→ Dataset records
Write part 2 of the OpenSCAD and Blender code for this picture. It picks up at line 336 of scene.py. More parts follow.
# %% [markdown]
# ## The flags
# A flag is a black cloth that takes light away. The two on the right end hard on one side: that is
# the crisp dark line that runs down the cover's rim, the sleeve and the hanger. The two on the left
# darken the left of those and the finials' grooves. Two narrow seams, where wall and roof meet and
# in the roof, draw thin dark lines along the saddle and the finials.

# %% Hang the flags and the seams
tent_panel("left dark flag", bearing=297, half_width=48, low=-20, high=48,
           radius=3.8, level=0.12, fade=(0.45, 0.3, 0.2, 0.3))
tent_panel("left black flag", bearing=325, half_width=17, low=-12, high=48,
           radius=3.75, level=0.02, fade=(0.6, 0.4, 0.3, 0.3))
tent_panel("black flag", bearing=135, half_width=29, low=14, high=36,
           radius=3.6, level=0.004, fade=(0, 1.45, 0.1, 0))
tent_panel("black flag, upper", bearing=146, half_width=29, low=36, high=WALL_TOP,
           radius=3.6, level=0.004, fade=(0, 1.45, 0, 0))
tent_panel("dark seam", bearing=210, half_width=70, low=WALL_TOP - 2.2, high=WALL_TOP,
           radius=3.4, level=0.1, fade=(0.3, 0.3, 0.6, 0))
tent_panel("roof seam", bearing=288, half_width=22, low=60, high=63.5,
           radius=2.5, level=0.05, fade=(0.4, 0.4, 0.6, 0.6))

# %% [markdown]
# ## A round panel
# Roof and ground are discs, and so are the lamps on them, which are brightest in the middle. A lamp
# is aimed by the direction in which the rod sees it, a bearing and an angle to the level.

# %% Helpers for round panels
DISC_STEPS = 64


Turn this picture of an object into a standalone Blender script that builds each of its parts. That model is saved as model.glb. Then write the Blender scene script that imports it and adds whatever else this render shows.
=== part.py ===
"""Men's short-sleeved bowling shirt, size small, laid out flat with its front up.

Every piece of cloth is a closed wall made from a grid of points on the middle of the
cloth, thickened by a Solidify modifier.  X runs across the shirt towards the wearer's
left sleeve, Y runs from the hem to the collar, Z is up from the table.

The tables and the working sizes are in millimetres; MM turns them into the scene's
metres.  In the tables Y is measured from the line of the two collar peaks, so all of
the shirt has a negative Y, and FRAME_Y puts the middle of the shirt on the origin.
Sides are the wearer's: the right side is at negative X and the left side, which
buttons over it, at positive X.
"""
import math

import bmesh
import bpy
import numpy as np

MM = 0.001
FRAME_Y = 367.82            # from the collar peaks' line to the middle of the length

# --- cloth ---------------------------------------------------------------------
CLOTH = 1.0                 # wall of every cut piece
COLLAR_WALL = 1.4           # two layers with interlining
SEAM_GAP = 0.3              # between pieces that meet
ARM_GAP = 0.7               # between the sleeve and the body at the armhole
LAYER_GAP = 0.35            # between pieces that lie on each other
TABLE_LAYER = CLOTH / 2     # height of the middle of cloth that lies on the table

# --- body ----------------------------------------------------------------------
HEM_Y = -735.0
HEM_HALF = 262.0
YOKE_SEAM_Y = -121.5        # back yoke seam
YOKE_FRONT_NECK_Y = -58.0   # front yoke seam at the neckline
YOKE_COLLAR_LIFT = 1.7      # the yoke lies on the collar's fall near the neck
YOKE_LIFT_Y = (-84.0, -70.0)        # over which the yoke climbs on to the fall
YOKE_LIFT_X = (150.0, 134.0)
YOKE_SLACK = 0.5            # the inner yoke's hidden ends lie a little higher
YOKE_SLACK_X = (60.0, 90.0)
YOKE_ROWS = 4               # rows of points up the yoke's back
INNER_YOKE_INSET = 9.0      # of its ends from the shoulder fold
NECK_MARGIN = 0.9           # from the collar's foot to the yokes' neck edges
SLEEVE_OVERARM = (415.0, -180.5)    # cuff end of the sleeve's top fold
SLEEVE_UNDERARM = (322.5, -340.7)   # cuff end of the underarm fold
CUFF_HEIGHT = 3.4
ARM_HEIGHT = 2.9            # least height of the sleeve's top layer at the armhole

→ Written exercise
As listed above, the lines from the line with "Turn this picture" to the line with "left sleeve, Y" are to be echoed exactly, with both ends included and nothing added.

→ Result below
Turn this picture of an object into a standalone Blender script that builds each of its parts. That model is saved as model.glb. Then write the Blender scene script that imports it and adds whatever else this render shows.
=== part.py ===
"""Men's short-sleeved bowling shirt, size small, laid out flat with its front up.

Every piece of cloth is a closed wall made from a grid of points on the middle of the
cloth, thickened by a Solidify modifier.  X runs across the shirt towards the wearer's
left sleeve, Y runs from the hem to the collar, Z is up from the table.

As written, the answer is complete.